Vendetta Red, SOR Issaquah, Ida Bay
Vendetta Red were Seattle’s entry to the post-At the Drive-In screamo scene; bands that took their frenetic, kicking-and-screaming live show and gave it a studio buffing, imbued with enough emotion and melody for radio appeal. They did indeed have a minor national hit, “Shatterday,” from 2003’s Between the Never and the Now, and they were definitely entertaining live. I recall singer (and only remaining original member) Zach Davidson yelling non sequiturs like “this song’s about huffing glue with god!” between each song at 2005’s Endfest. Periodic reunions with shuffled lineups have yielded little new music, but the “Record Release” billing of this show should pique the curiosity of fans. TODD HAMM


Baltic Centennial: 100 Years of Statehood
The Baltic states (Latvia, Lithuania, and Estonia) will celebrate their centennial anniversaries of statehood and independence this spring, so, in faithful Baltic tradition, a program of classical folk songs and choral music will be performed by the Seattle Choral Company in partnership with the Mägi Baltic Ensemble, directed by Heather MacLaughlin Garbes, and the University of Washington Baltic Studies Program, chaired by Professor Guntis Šmidchens.

Culture Fest Vol. 3
Seattle FAM and the Blow Up will join forces for a music, art, and community blow-out that will blend live performances of music and spoken word, lectures and conversations with an expert panel of advocates and activists, fashion by local designers, and vendors of every kind. Jarv Dee, Marshall Law, Koga Shabazz, and TA7J will headline.

George Clinton and Parliament Funkadelic, Miss Velvet & the Blue Wolf, Future Shock
Do you like funk? (This is akin to asking if you like sex, for those of you who were born yesterday.) If so, you owe it to yourself to catch one of the original architects of the genre at least once in your doggone life. George Clinton is still a touring machine at age 76, still getting up for the downstroke, still giving you more of what you're funking for, still tearing the roof off the sucker. His vast and deep catalog of filthy jams from Funkadelic, Parliament, and myriad solo releases ensures that you'll get a history lesson in libidinous rhythm & ooze.

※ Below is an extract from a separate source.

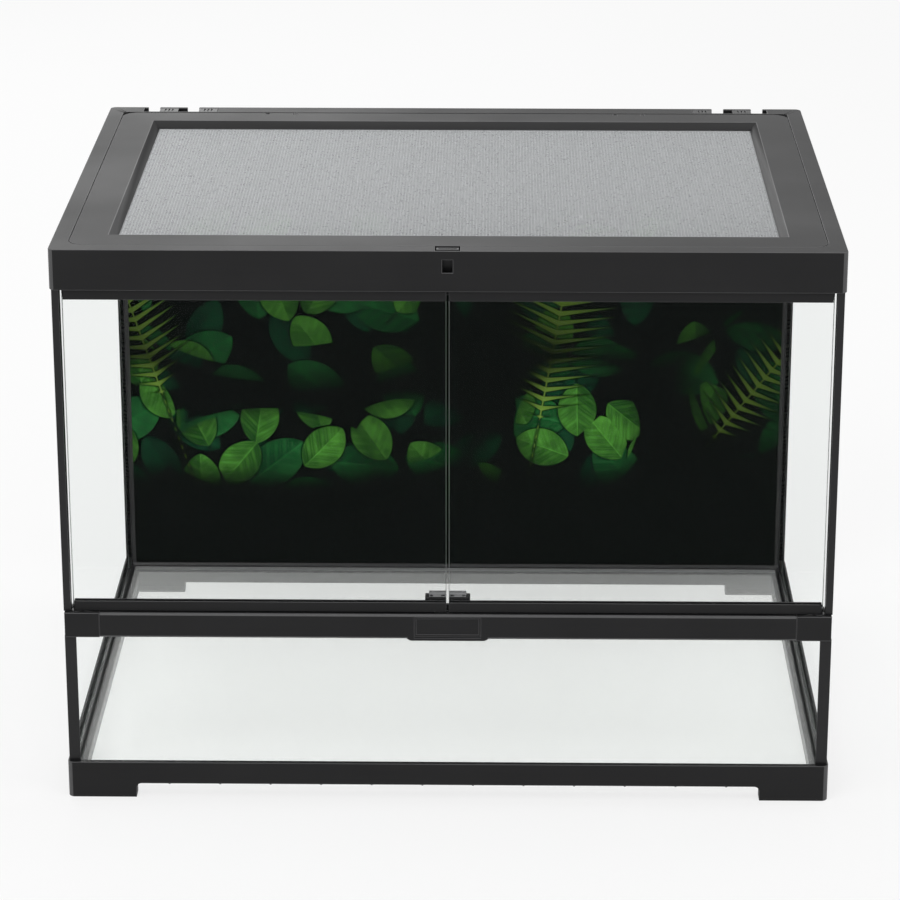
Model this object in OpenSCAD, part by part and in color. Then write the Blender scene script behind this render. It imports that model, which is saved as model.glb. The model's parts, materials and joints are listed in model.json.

DAVE SEGAL

Lindi Ortega, Hugh Masterson, Lydia Ramsey
Country chanteuse Lindi Ortega will shake out the dark cobwebs of her lowered vocal tones with opening support from alt-country and Americana artists Hugh Masterson and Lydia Ramsey.

OMD, Guests
If you’re going to trek downtown, do so for British synth-pop royalty Orchestral Manoeuvres in the Dark (OMD), whose precious, immaculate compositions have influenced hundreds since their early-’80s heyday. Their self-titled 1980 debut LP remains a masterpiece of enchanting melodies, fascinating rhythms, and cherubic vocals. At their best, core members Andy McCluskey and Paul Humphreys recast Kraftwerk’s elegant electro-pop gestalt to a Northern English sensibility. OMD’s tunes have weathered the decades better than most in the genre and soundly refute the misconception that synth-based music lacks emotion. DAVE SEGAL

Shopping, Lithics
London trio Shopping haven’t been around very long, but they’ve got their sound down to a science, possibly because the members logged time in other bands, like Wet Dog (whose Frauhaus was one of the highlights of 2010). Shopping’s record, Why Choose, is spare and spiky; if some bands evoke the girl groups of the 1960s, this one evokes a different kind of girl group, particularly post-punk outfits like LiliPUT. KATHY FENNESSY

Verdi's Requiem
Considered Verdi's ultimate masterpiece, Messa di Requiem will be performed by a joint force of the Kirkland Choral Society and Philharmonia Northwest in a dramatic recall of traditional Latin Mass with a 100-voice chorus, full orchestra, and guest soloists.


James Bay
James Bay aims to seduce everyone in the Seattle metro area with his aw-shucks blue-eyed-soul vibes, tracks off his latest album, and new short haircut.

Messiaen’s "Quartet for the End of Time"
Olivier Messiaen composed his masterpiece, the aptly titled "Quartet for the End of Time," while captive in a Nazi POW camp in 1941. The staunchly spiritual piece takes into consideration acts of faith and the depth of love in the face of universal time.

Mint Field, Guests
Mexican shoegaze duo Mint Field engage with the concept of post-genre music, blending angelic vocals in classical and dream pop styles with fuzzed out post-rock and post-punk instrumentation in an effort to project sentiments of sorrow, nostalgia, and beauty.

Taylor Bennett
Chicago native Taylor Bennett steps out from his big brother Chance the Rapper's shadow for a solo all-ages set of hiphop with a positive bent.